This is NOT a drill

by Erik Dolson

Another day lost to the coronavirus, another week gone by.  We’re in a row boat, Republicans have the only oar. They row on their side only and around, around we go.

“The states will do testing,” Trump says (on Monday, could change any time). Mitch McConnell says “blue” states should be punished for past spending by withholding money needed to pay cops, nurses, firefighters. “Let them go bankrupt,” he says.

It’s one thing if McConnell’s Kentucky opens up for business today or tomorrow. Agreed, that’s up to their governor. But then, do we restrict travelers from Kentucky because they can’t afford to test? How do we know if Kentucky is a hotbed of virus? If some states test and others do not, do we build walls between them?

Once again: The coronavirus is a national problem, affecting national health and the national economy, and requires a coherent national response.

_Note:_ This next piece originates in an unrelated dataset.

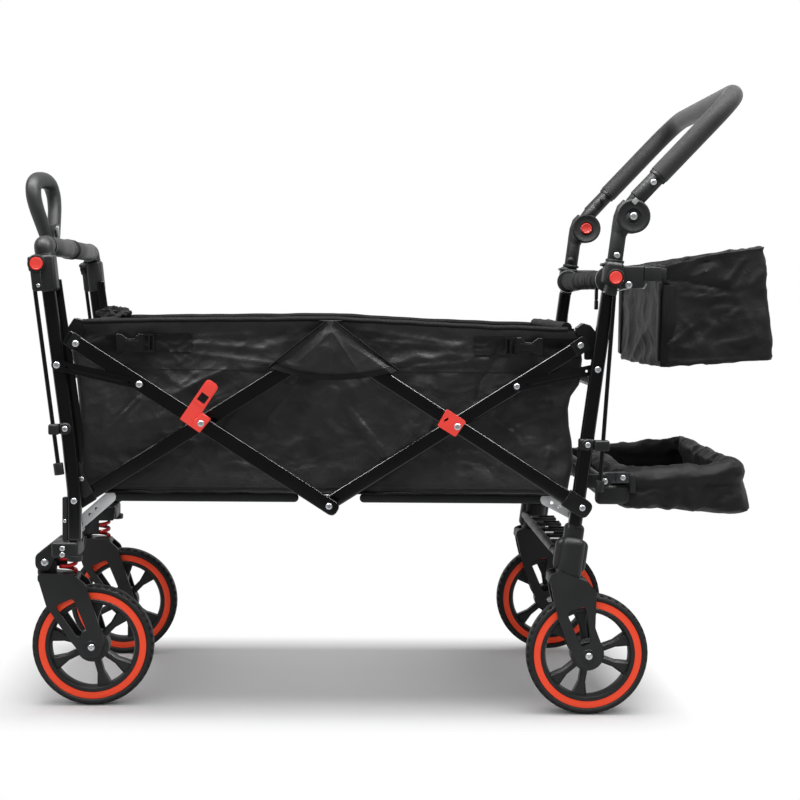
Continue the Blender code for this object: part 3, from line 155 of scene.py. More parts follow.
def ramp(tree, source, low, high, fromLow=0.0, fromHigh=1.0):
    return addNode(tree, "MapRange", {"From Min": fromLow, "From Max": fromHigh,
                                      "To Min": low, "To Max": high}, {"Value": source}).outputs[0]


def tint(tree, shader, source, dark, light):
    blend = addNode(tree, "MixRGB", {"Color1": hexColour(dark), "Color2": hexColour(light)},
                    {"Fac": source})
    tree.links.new(blend.outputs[0], shader.inputs["Base Color"])


def bump(tree, shader, source, strength, depth, under=None):
    links = {"Height": source}
    if under is not None:
        links["Normal"] = under
    node = addNode(tree, "Bump", {"Strength": strength, "Distance": depth}, links)
    tree.links.new(node.outputs[0], shader.inputs["Normal"])
    return node.outputs[0]


def perMetre(millimetres):
    return 1000.0 / millimetres


def grainMaterial(name, look, grain, dark, light, gloss, strength=0.25, depth=0.0002, paintedEdgeHighlight=None):
    material, tree, shader, spot = newMaterial(name, look)
    broad = addNode(tree, "TexNoise", {"Scale": perMetre(60), "Detail": 3.0}, {"Vector": spot})
    fine = addNode(tree, "TexNoise", {"Scale": perMetre(grain), "Detail": 2.0}, {"Vector": spot})
    colour = broad.outputs[0]
    if paintedEdgeHighlight:  # convex edges painted lighter, a painted highlight
        edge = addNode(tree, "NewGeometry").outputs["Pointiness"]
        paintedHighlight = ramp(tree, edge, 0.0, paintedEdgeHighlight, 0.52, 0.6)
        colour = addNode(tree, "Math", {"operation": "ADD", "use_clamp": True},
                         {0: ramp(tree, colour, 0.0, 0.6, 0.3, 0.7), 1: paintedHighlight}).outputs[0]
    tint(tree, shader, colour, dark, light)
    tree.links.new(ramp(tree, broad.outputs[0], gloss[0], gloss[1], 0.3, 0.7),
                   shader.inputs["Roughness"])
    bump(tree, shader, fine.outputs[0], strength, depth)
    return material


# Powder-coated steel tube: deep black gloss with a faint orange peel of 1.6 mm
blackPowderCoat = grainMaterial(
    "black_powder_coated_steel", {"Specular IOR Level": 0.55}, 1.6, "#040405", "#08080A",
    (0.15, 0.22), 0.05)
# Glass-filled nylon from a spark-eroded mould: dark grey with a 1 mm grain, half matt
# Its convex edges are painted lighter as a highlight
mouldedNylon = grainMaterial(
    "moulded_nylon", {"Specular IOR Level": 0.36}, 1.0, "#131415", "#1C1D1E", (0.44, 0.58), 0.35,
    paintedEdgeHighlight=0.5)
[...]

Here is a minimum national strategy, suggested by someone who knows, Paul Romer, a 2018 Nobel laureate in economics and former chief economist for the World Bank, as reported in the Washington Post:

“… federal government should test every American once every two weeks to reestablish national confidence and jump-start the economy — an effort he estimated at $100 billion, all told.

That cost, he said, pales in comparison to the amount of lost economic activity the pandemic has caused. Romer, an expert in economic modeling, estimates that the United States is losing at least $500 billion a month in domestic production; other economists have suggested the figure is larger still.

‘Every month of delay makes the recovery slower — and take longer,’ Romer said.”

This is not a drill. As Trump flounders, American’s die and prospects for the future grow dim.